Since my diagnosis just over a year ago, I’ve had to learn to live with some hard truths.
I’ve had to learn what HIV is, and what that means for me going forwards. I was pushed forcefully into a new reality overnight with one phone call from a sexual health clinic, and for a while I was unable to find any way out, or even forwards.
Simple things, such as taking my daily pills, were mountains to climb, and there were days I’d wake up and forget, for a moment; before my app reminder would chime sadistically and I would be pulled right back into an abyss of self-hatred.
I’d have to take my own hand, and accept myself when nobody else would. I felt shame, and fear, and research only fuelled both emotions so that they eclipsed any other possible future that my doctor kept reinforcing was possible.
‘You only had unprotected sex’, he would say, ‘it wasn’t your fault that you caught HIV’. And he’s right.
But those words were unable to penetrate into my head, as I was swallowed up by the simple fact that, regardless of anybody’s opinion, the resulting fact was that I now have a virus swimming in my veins… most likely until the day I die.
I’ve had to understand that the person who gave me HIV knew they were doing so.
They made the decision to put me at risk by agreeing to not using condoms, multiple times that evening, all the while knowing they were both HIV-positive and transmittable, purely because they wanted to enjoy my body.
I’ve become a pillar of support for those close to me. In publicly disclosing my status, it brought a certain wave of self-acceptance, and for the first time I began to see something new on the horizon. In educating friends and family I found that, actually, the demon that had plagued me for (now) seasons only had power if I relinquished my own.
By explaining the realities of a modern day diagnosis, and that on effective medication the virus is 100% impossible to pass on, I realised that actually, it can be managed, treated, and stroked to the size of a pebble. As opposed to when it first fell out of the sky and into my life, as a meteor.
I’ve started to stand up to stigma, and fight back against hate. Feeling guilty for harbouring such strength to myself, I now run various social media channels designed to raise awareness, and prevent further transmission of HIV.
I receive daily barrages of uneducated, misguided comments that are equally laughable and frustrating.

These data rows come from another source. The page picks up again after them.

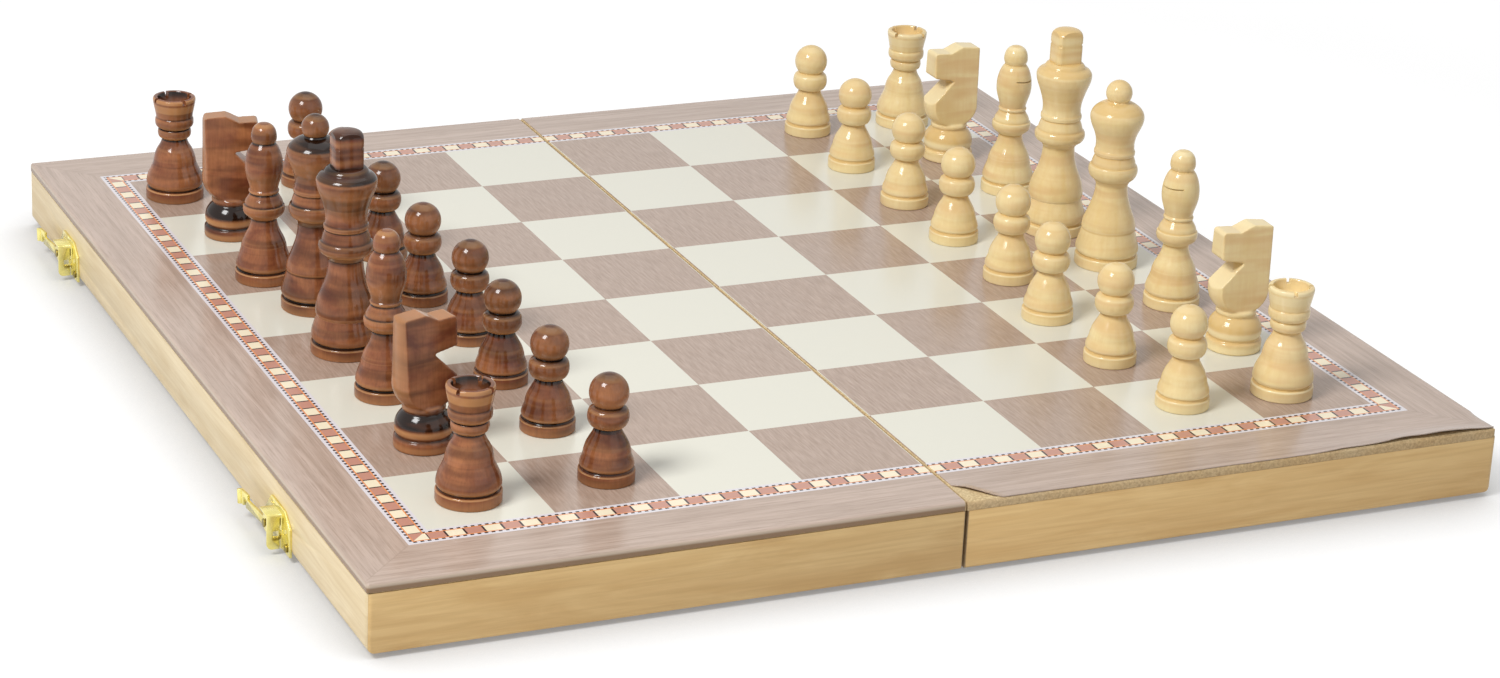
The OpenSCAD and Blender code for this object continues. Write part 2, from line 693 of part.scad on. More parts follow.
color("sienna") left_side() panel();  // left_panel
color("sienna") panel();  // right_panel
color("rosybrown") left_side() film(false);  // left_board_film
color("rosybrown") film(true);  // right_board_film
color("tan") left_side() lining();  // left_lining
color("tan") lining();  // right_lining
color("wheat") left_side() side_rail(-1);  // left_front_rail
color("wheat") side_rail(-1);  // right_front_rail
color("wheat") left_side() side_rail(1);  // left_back_rail
color("wheat") side_rail(1);  // right_back_rail
color("moccasin") left_side() difference() {  // left_end_rail
    end_rail();
    nail_holes(catch_nails, true);
}
color("moccasin") difference() {  // right_end_rail
    end_rail();
    nail_holes(keeper_nails_at, false);
}
color("wheat") left_side() centre_rail();  // left_centre_rail
color("wheat") centre_rail();  // right_centre_rail
left_leaf(-hinge_y);  // front_hinge_left_leaf
right_leaf(-hinge_y);  // front_hinge_right_leaf
left_leaf(hinge_y);  // back_hinge_left_leaf
right_leaf(hinge_y);  // back_hinge_right_leaf
hinge_pins();
color("gold") left_side() hinge_screws();  // left_hinge_screws
color("gold") hinge_screws();  // right_hinge_screws
at_catch(catch_front_y) catch_plate();  // front_catch_plate
at_catch(catch_back_y) catch_plate();  // back_catch_plate
at_catch(catch_front_y) catch_hook();  // front_catch_hook
at_catch(catch_back_y) catch_hook();  // back_catch_hook
catch_pins();
keeper_plates();
keeper_nails();
for (m = men) {
    color("saddlebrown") on_square(0, m[2], m[3], m[5]) man(m[0]);
    color("burlywood") on_square(7, man_file("light", m[0], m[2]), m[4], m[6]) man(m[0]);
}
for (i = [0:7]) {
    color("saddlebrown") on_square(1, i, dark_pawn_offsets[i], 0) pawn();
    color("burlywood") on_square(6, i, light_pawn_offsets[i], 0) pawn();
}
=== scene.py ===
"""Folding chess box, open as a board with its thirty-two men: finishes and fine pieces.

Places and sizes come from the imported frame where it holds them. Names ending in _mm are millimetres,
all others metres. X runs from the dark men's end to the light men's end, Y to the back and Z up.
"""

import enum
import json
import logging
import math
from collections.abc import Callable, Sequence
from dataclasses import dataclass, field
from functools import partial

import bmesh
import bpy
from bmesh.types import BMesh
from bpy.types import Material, Mesh, Node, NodeSocket, NodeTree, Object
from mathutils import Matrix, Vector, noise

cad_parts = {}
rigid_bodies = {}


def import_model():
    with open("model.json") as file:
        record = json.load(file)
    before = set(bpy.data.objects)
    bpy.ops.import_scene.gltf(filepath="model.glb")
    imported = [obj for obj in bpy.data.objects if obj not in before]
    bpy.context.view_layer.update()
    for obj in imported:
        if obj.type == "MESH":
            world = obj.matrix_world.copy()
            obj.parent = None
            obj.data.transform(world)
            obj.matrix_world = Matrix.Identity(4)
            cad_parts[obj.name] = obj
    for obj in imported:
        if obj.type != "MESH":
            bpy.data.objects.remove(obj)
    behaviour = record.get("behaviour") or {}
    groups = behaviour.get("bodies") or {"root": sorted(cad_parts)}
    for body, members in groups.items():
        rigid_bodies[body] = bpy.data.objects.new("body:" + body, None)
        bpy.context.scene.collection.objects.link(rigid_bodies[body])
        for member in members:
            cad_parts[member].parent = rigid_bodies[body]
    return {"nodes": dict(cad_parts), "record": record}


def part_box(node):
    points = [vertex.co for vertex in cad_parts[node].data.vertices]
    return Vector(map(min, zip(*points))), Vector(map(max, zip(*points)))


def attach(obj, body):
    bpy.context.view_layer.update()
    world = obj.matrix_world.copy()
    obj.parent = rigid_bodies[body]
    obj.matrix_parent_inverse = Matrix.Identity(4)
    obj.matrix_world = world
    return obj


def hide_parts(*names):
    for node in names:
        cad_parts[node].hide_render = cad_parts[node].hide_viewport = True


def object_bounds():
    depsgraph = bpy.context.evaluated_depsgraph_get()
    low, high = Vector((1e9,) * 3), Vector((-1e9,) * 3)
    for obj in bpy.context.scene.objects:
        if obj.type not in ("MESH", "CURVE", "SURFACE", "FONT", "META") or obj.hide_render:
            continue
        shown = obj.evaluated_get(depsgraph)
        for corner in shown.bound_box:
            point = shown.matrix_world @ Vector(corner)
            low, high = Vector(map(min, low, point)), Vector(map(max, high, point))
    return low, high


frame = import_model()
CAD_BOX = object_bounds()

log = logging.getLogger("chess_box")
MM = 0.001
Add = Callable[..., Node]


class Side(enum.Enum):
    """The two halves of the box, by the sign of X."""

    LEFT = -1
    RIGHT = 1

    def node(self, part: str) -> str:
        """The frame's name for a part of this half."""
        return f"{self.name.lower()}_{part}"


class Camp(enum.Enum):
    """The two sets of men."""

    DARK = "dark"
    LIGHT = "light"


# ---- colours, nodes and meshes ----


def clamp(value: float) -> float:
    """A value held between 0 and 1."""
    return max(0.0, min(1.0, value))


def linear(code: str) -> tuple[float, float, float, float]:
    """Turns an sRGB hex colour into linear light.

    Args:
        code: six hex digits.

    Returns:
        Linear red, green, blue and a full alpha.
    """
    parts = [int(code[i:i + 2], 16) / 255 for i in (0, 2, 4)]
    low, knee, gain, offset, power = 0.04045, 12.92, 1.055, 0.055, 2.4
    lit = [c / knee if c <= low else ((c + offset) / gain) ** power for c in parts]
    return lit[0], lit[1], lit[2], 1.0


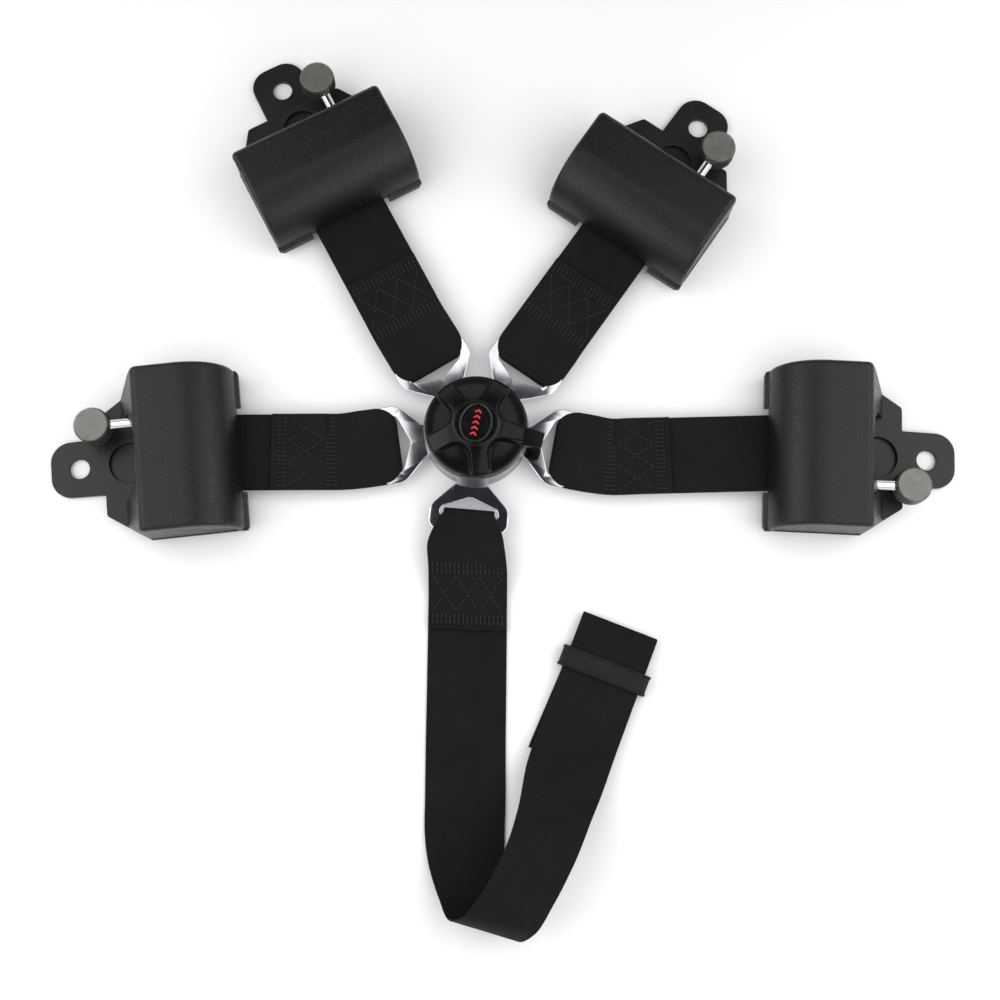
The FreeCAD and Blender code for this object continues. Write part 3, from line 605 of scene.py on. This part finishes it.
def strap_mesh(name, strap, ragged):
    """A closed mesh of the strap, frayed at its sewn end, with the place across and along it kept
    for the weave."""
    points, weave = [], []
    random = np.random.default_rng(7)
    count = len(section_offsets(HALF_WEBBING))
    for index, station in enumerate(strap.stations):
        middle, half, across, outward = strap.frame_at(index)
        section = section_offsets(half)
        outline = section + [(x, -thickness) for x, thickness in reversed(section[1:-1])]
        fray = random.normal(0, ragged, len(outline)) if index == 0 else None
        if index + 1 < len(strap.stations):
            run = strap.frame_at(index + 1)[0] - middle
            run = run / np.linalg.norm(run)
        for k, (x, height) in enumerate(outline):
            share = x / half
            place = middle + across * x + outward * (height + seam_lift(station, share))
            if fray is not None:
                place = place - run * abs(fray[k])
            points.append(place)
            weave.append((share * HALF_WEBBING * MM, station * MM, 1.0 if height > 0 else -1.0))
    around = 2 * count - 2
    rings = len(strap.stations)
    faces = ring_faces(rings, around, closed_ends=False)
    for ring in (0, rings - 1):
        base = ring * around
        for k in range(count - 1):
            upper, after = base + k, base + k + 1
            lower = base + (around - k) % around
            lower_after = base + around - k - 1
            corners = list(dict.fromkeys([upper, after, lower_after, lower]))
            faces.append(tuple(corners if ring == 0 else reversed(corners)))
    mesh = faced_outwards(mesh_from(name, points, faces))
    attribute = mesh.attributes.new("weave", "FLOAT_VECTOR", "POINT")
    attribute.data.foreach_set("vector", np.array(weave, np.float32).ravel())
    return mesh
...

I take great pleasure in correcting these, and standing up for other HIV-positive people who will see these comments; I can’t have them feeding into the lies, or seeing this abuse go unchecked. Although sometimes the weight does get heavy, and I have to spend a day or so away from my screens to recharge.
I’ve learnt to let rejection fall around me like the rain. When a guy find out I’m HIV-positive and loses interest or unfollows my social media account I take it in stride, and remember that I’m not the one who’s losing, here.
If he can’t see past a diagnosis and at the achievements of my life, my spirit, my loyalty, my commitment to trying to make the earth a better place in any way I can, then there’s no elements he could bring to my environment that I’d lust for, anyway.
HIV has become a moral compass, weeding out those who, quite simply, do not deserve a place by my side.
I’m no King, but I am a warrior.
And I am not just one man; I’m a reflection of anybody who is living with HIV, or facing daily hardships, or who at one point, didn’t believe in themselves.
I am living proof that you can face adversity in its beastly eyes and watch it cower, as it fails to understand just how you can become so resilient. Many take my diagnosis as a weakness, and they couldn’t be more wrong.
For me, HIV was the start of a new age, and those last little virus particles in my blood are just reminders that if I can survive this, I can find the courage to fight for anything and everything that I believe in.